Set exercise: Wherever the string "axis" appears in a line, extract that line.

Data lines:
----

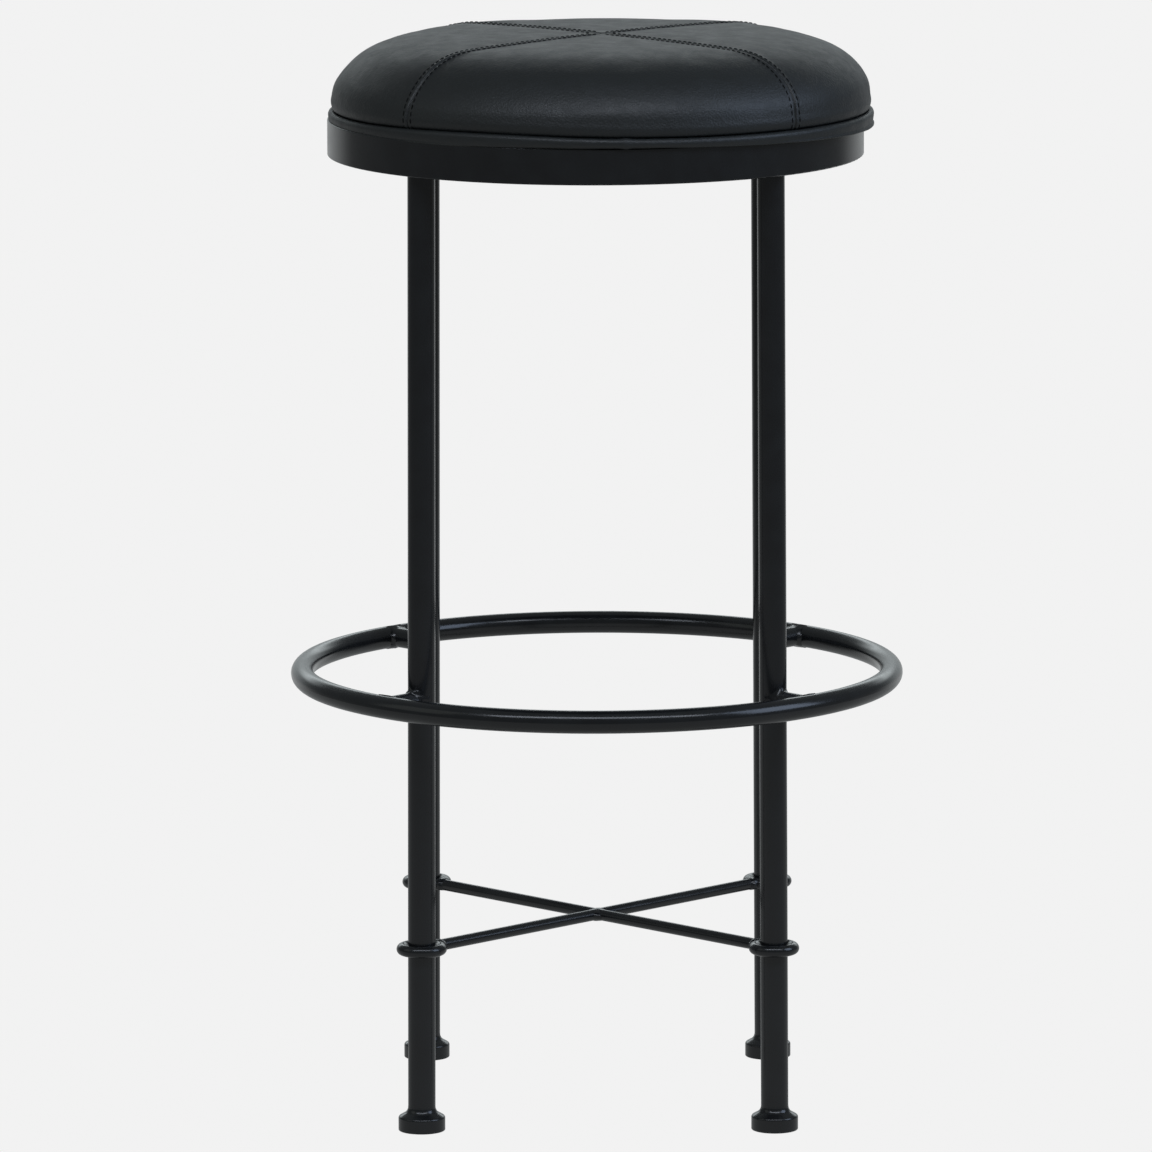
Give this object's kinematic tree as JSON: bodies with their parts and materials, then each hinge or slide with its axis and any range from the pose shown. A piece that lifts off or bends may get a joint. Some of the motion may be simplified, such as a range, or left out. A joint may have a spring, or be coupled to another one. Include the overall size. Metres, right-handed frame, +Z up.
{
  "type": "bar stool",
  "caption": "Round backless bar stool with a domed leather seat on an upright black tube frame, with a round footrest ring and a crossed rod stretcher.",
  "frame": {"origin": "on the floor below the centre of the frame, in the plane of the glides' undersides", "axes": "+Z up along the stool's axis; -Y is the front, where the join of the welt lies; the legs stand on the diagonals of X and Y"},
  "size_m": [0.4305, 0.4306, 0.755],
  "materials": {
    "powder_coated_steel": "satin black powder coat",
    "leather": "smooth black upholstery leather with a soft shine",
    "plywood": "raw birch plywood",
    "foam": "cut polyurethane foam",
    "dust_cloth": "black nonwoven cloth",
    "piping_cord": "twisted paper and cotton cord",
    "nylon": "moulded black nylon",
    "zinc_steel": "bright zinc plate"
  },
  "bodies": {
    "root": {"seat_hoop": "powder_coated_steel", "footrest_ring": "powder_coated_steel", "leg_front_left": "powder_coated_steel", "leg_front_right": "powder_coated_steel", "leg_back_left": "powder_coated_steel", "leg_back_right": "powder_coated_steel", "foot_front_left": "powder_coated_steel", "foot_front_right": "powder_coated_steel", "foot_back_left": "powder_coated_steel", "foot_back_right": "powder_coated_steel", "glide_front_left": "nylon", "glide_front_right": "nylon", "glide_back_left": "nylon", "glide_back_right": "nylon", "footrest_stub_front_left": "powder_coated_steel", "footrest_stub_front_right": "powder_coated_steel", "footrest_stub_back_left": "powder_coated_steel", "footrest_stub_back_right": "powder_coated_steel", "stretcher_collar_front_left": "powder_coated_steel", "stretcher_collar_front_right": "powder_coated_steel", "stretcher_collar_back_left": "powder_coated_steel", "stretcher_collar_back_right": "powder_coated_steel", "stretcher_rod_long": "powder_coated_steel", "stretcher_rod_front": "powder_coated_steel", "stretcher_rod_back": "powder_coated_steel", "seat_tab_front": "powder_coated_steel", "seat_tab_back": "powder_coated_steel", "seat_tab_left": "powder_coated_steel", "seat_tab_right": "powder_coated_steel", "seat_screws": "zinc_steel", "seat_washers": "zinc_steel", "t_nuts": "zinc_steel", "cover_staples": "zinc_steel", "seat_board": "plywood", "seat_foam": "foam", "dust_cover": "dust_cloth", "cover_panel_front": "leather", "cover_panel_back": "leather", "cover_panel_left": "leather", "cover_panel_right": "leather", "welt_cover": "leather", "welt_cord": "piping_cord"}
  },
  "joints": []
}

----

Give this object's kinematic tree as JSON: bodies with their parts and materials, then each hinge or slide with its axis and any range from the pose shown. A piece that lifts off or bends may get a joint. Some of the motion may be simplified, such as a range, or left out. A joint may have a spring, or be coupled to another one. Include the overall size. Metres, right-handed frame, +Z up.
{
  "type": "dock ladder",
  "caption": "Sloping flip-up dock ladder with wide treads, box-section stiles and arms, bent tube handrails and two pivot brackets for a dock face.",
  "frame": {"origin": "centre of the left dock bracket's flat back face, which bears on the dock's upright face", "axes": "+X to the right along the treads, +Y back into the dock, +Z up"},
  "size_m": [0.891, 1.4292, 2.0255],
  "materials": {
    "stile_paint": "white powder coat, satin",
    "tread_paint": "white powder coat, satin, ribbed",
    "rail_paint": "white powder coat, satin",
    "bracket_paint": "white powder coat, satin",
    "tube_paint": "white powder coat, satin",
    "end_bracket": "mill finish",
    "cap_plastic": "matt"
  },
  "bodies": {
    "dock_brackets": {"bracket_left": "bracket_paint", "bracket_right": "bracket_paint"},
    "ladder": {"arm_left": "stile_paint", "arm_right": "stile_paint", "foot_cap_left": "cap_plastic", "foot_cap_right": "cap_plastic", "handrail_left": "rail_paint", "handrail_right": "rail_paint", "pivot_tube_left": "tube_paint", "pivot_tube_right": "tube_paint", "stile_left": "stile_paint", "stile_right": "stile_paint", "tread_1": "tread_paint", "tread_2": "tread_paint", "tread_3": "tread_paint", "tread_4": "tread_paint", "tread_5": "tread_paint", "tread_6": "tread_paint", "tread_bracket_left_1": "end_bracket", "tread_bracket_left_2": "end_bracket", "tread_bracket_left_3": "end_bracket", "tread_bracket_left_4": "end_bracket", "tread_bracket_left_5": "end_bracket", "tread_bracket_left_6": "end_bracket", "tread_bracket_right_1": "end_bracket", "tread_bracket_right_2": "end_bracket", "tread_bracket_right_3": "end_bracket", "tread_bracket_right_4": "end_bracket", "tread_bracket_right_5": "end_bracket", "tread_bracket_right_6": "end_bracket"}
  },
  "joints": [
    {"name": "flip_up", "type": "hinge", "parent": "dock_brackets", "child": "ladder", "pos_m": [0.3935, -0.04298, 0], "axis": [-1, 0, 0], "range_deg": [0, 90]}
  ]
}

----

The result:
Give this object's kinematic tree as JSON: bodies with their parts and materials, then each hinge or slide with its axis and any range from the pose shown. A piece that lifts off or bends may get a joint. Some of the motion may be simplified, such as a range, or left out. A joint may have a spring, or be coupled to another one. Include the overall size. Metres, right-handed frame, +Z up.
  "frame": {"origin": "on the floor below the centre of the frame, in the plane of the glides' undersides", "axes": "+Z up along the stool's axis; -Y is the front, where the join of the welt lies; the legs stand on the diagonals of X and Y"},
Give this object's kinematic tree as JSON: bodies with their parts and materials, then each hinge or slide with its axis and any range from the pose shown. A piece that lifts off or bends may get a joint. Some of the motion may be simplified, such as a range, or left out. A joint may have a spring, or be coupled to another one. Include the overall size. Metres, right-handed frame, +Z up.
    {"name": "flip_up", "type": "hinge", "parent": "dock_brackets", "child": "ladder", "pos_m": [0.3935, -0.04298, 0], "axis": [-1, 0, 0], "range_deg": [0, 90]}